Bonds honed his skills at Polytechnic High School in Riverside, California, where he also excelled on the football team. He was not the only athlete in the family; his brother, Robert, was a 13th-round draft pick for the Kansas City Chiefs and his sister, Rosie, was a world-class hurdler who earned a place on the 1964 Olympic track team. Bobby was signed by the Giants in 1965 and was promoted to the majors in 1968. In his first major-league game, facing the Los Angeles Dodgers, he hit a grand slam home run, becoming the first major leaguer to do so in his first game since the Phillies' Bill Dugglesby in 1898.

Bonds became the Giants' leadoff hitter and he did not disappoint. During his first full season in 1969 he hit thirty-two home runs, stole forty-five bases, drove in ninety runs and scored 120 runs, leading the National League. Bonds was named to the All-Star Team twice when he was with the Giants, in 1971 and 1973. In 1973 he also led the National League with 131 runs and thirty-nine homers. He was traded to the New York Yankees after the 1974 season and he again made the All-Star Team in 1975. Following that season, he was traded to the California Angels.
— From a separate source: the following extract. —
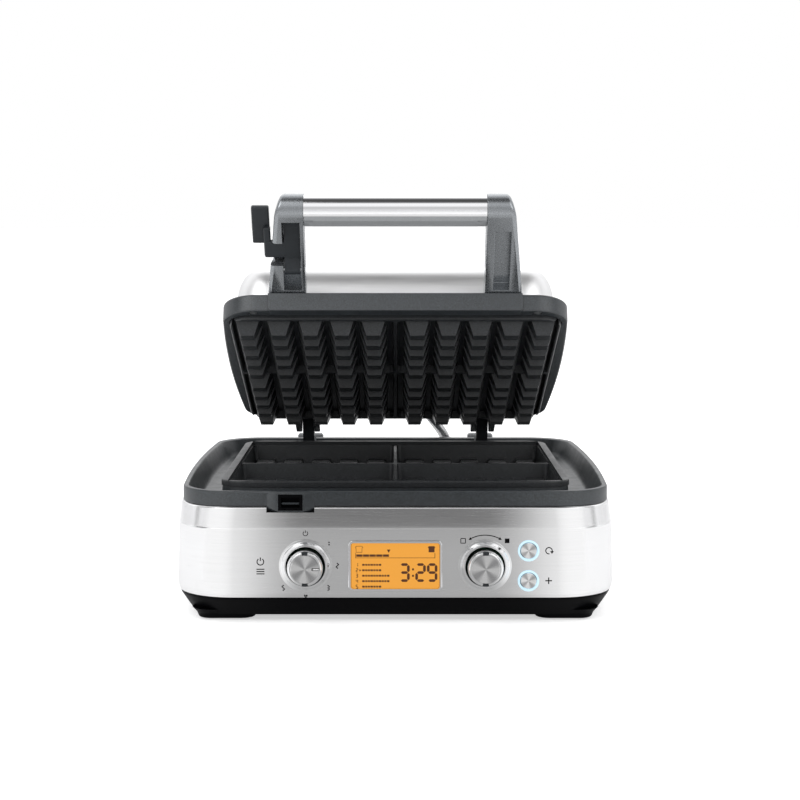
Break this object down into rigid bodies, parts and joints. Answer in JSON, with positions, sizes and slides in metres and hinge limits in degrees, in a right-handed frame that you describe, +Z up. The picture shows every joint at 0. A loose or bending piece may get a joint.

An injured finger hindered his 1976 season, but the following year he hit thirty-seven home runs, had 115 RBIs, 103 runs and forty-one stolen bases. He was traded to the Chicago White Sox prior to his becoming a free agent in 1978.

Bonds was traded to the Texas Rangers mid-season and his last few years as a player were marked by numerous subsequent trades and an alcohol problem. He played for the Cleveland Indians, the St. Louis Cardinals and the Chicago Cubs before retiring in 1981. He returned to Cleveland as a first-base coach and hitting instructor from 1984-1987 and in 1989 acted as player-manager to the St. Lucie Legends of Florida's short-lived Senior League. He returned to San Francisco in 1993, signing on as a hitting coach as part of son Barry's lucrative deal with the team. Father and son had a shot at sharing a World Series victory in 2002, but, after a promising start, the Giants lost the seven-game series to the Anaheim Angels.